Yes, this is where THINKING comes in.
First step, stop caring about anything specific about the person that gave you the advice, and only consider the advice.
Second step, try to think if it's good advice, in itself. If it is, follow it.
The guy being a hypocrite or not should not come into play at all. Neither should trust.
You should not follow some advice because you trust the guy who suggested it to you. You should follow it because you evaluated it.
Part of the process of evaluating advice is evaluating the credibility of the one who gave the advice.
In particular, if a person's behavior or circumstances conflict with the advice, it becomes important to evaluate why that conflict exists.
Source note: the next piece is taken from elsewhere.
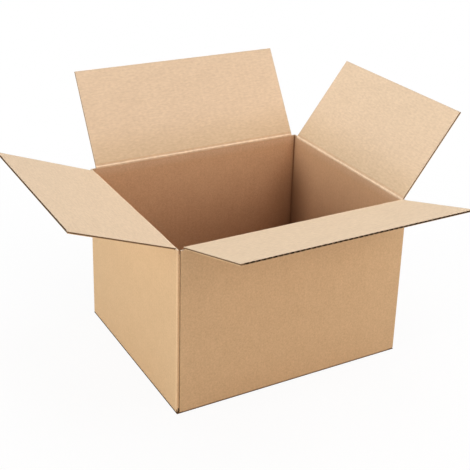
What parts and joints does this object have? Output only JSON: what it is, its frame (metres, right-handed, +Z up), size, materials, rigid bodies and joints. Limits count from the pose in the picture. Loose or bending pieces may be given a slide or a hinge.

Is the advice fundamentally sound and there's something wrong with the advice-giver, or is the problem with the advice itself? There may be some subtle implementation detail that you overlook in your theoretical "ignore the person" evaluation, which is actually a fatal flaw with the advice (for example, it may require an unrealistic amount of discipline to undertake.)
Likewise, if a person's advice and their behavior/circumstances match up, it's important to evaluate whether the advice is actually effective. Did this person see this result because of the advice, or because of something else? It's possible the advice is fundamentally sound; likewise, it's possible the advice is a mistaken conclusion based on coincidence. If the person giving the advice is known to be insightful, self-examining, etc. that suggests a greater likelihood of the advice being valuable.
>You should not follow some advice because you trust the guy who suggested it to you. //
If the person is a domain expert (or probably just 'more likely than you to know about it') and you are not and you have other reasons, past experience perhaps, then trusting their advice with little analysis (beyond eg 'was it a joke') is pragmatic. One can't analyse everything there is simply not enough time.
At some point you must trust others or suffer. It's about balance n'est ce pas?